Combined with the Singapore Airlines agreement, these links effectively position the United States as a connective bridge between multiple long-haul networks. Travelers in Asia, Europe and the South Pacific can increasingly reach interior American destinations through a patchwork of interline connections involving Southwest, without requiring every carrier to belong to the same alliance framework.
What Comes Next for Southwest’s International Strategy
As Southwest’s list of interline partners expands, aviation analysts are watching to see whether the airline deepens cooperation into areas such as reciprocal loyalty earning, broader through-ticket sales on its own website, or additional baggage and disruption-handling provisions. Present guidance suggests that earning opportunities for Southwest’s frequent flyer program are currently focused on the Southwest-operated segments of partner tickets.
Some industry commentary raises questions about how far the airline will go in embracing traditional network-carrier practices. For decades, Southwest distinguished itself by avoiding complex distribution agreements and by focusing on direct sales and straightforward domestic operations. The recent wave of international partnerships marks a notable evolution in that philosophy, even though it stops short of full codeshares and joint ventures.
Observers indicate that further expansions are likely, given recent statements on airline partner pages that hint at more agreements on the horizon. Additional carriers from Asia, Europe or the Middle East would further embed Southwest within the global travel ecosystem and could extend single-ticket access to new regions.
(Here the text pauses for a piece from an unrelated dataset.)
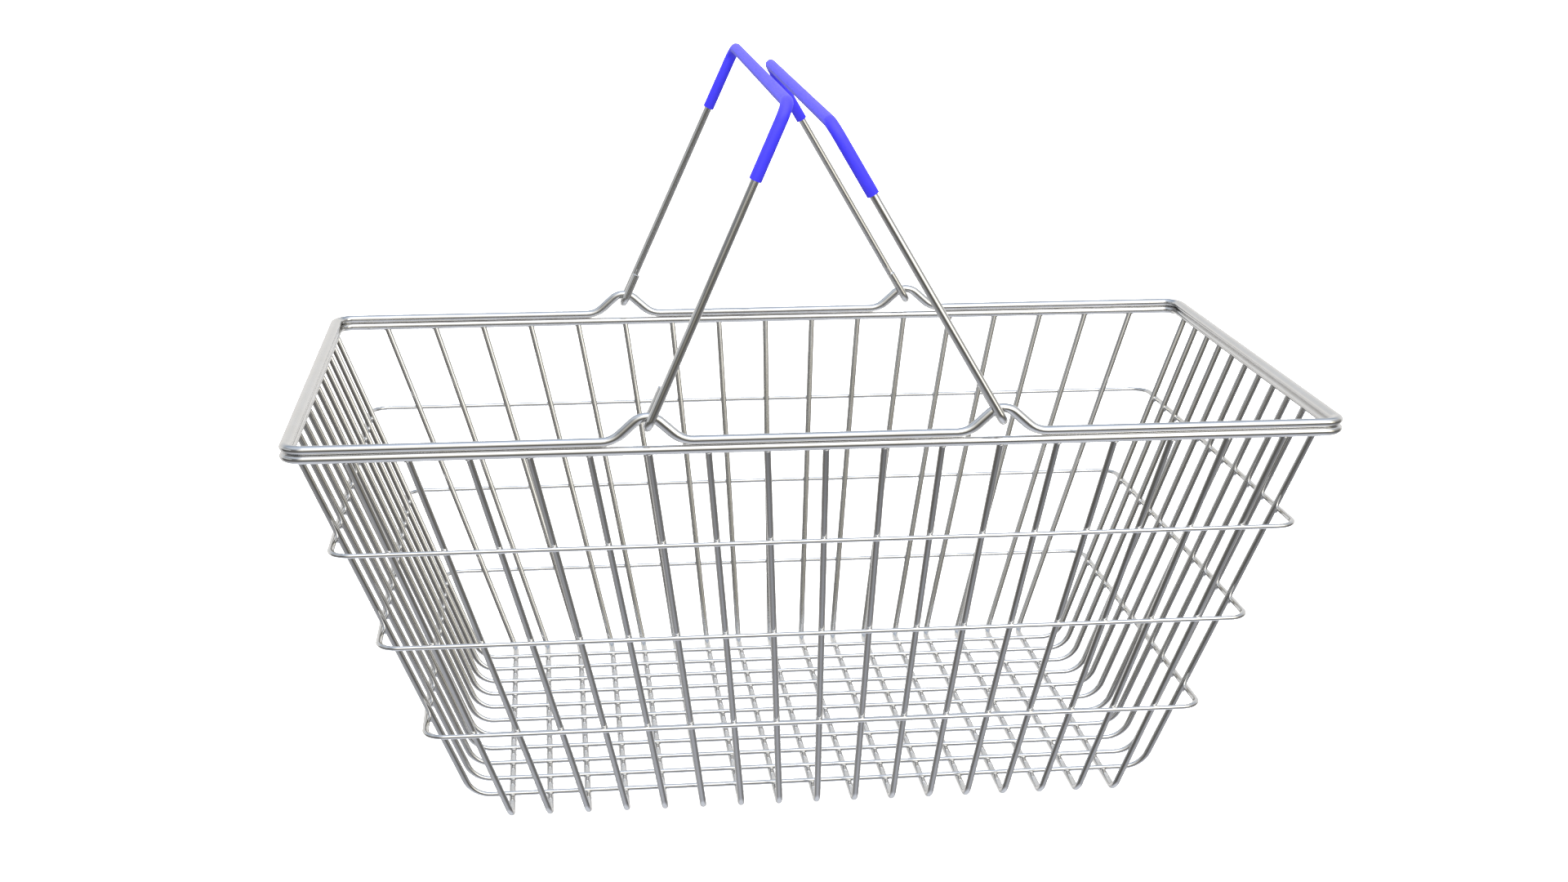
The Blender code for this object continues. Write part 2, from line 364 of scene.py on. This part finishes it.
def weld_steel():
    """Squeezed-out weld metal under the plating: a little duller, finely pitted."""
    look = Look("weld_steel_plated", (0.76, 0.76, 0.76), 0.2, 1.0)
    pits = look.noise(look.object_place(), 1500, 2.0, 0.5)
    tint = look.noise(look.object_place(), 160, 2.0)
    look.colour(look.blend(look.span(tint, 0.35, 0.65, 0, 1), (0.74, 0.73, 0.71), (0.80, 0.80, 0.81)))
    look.roughness(look.span(pits, 0.3, 0.7, 0.12, 0.22))
    look.bump(pits, 0.00001, 0.4)
    return look.material


def blue_plastic():
    """Soft blue vinyl sleeve: faint lengthwise extrusion lines, a fine skin and a few pale scuffs."""
    look = Look("blue_plastic_sleeve", (0.060, 0.049, 1.0), 0.45, 0.0)
    look.shader.inputs["Specular IOR Level"].default_value = 0.35
    lines = look.noise(look.wire_place(60), 1800, 2.0)
    grain = look.noise(look.object_place(), 900, 2.0, 0.5)
    clouds = look.noise(look.object_place(), 70, 2.0)
    scuffs = look.noise(look.wire_place(6), 900, 4.0, 0.7)
    tone = look.blend(look.span(clouds, 0.35, 0.65, 0, 1), (0.055, 0.045, 0.98), (0.065, 0.053, 1.0))
    look.colour(look.blend(look.span(scuffs, 0.68, 0.82, 0, 0.4), tone, (0.12, 0.10, 1.0)))
    look.roughness(look.sum(look.span(grain, 0.3, 0.7, 0.40, 0.48),
                            look.span(scuffs, 0.6, 0.8, 0.0, 0.12)))
    look.bump(look.sum(look.span(lines, 0.3, 0.7, 0, 0.6), look.span(grain, 0.3, 0.7, 0, 0.4)),
              0.000012, 0.4)
    return look.material


# ---- basket --------------------------------------------------------------------------------------
STEEL = bright_steel()
WELD = weld_steel()
PLASTIC = blue_plastic()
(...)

For travelers, the Singapore Airlines partnership underscores how quickly the landscape is changing. A trip from Singapore, Tokyo, Sydney, Mumbai, Shanghai or other major Asian gateways to a smaller U.S. city is increasingly likely to involve a seamless handoff onto Southwest rather than a patchwork of separate tickets. As these partnerships mature, the United States stands to benefit as a more accessible and interconnected hub within the evolving world of global air travel.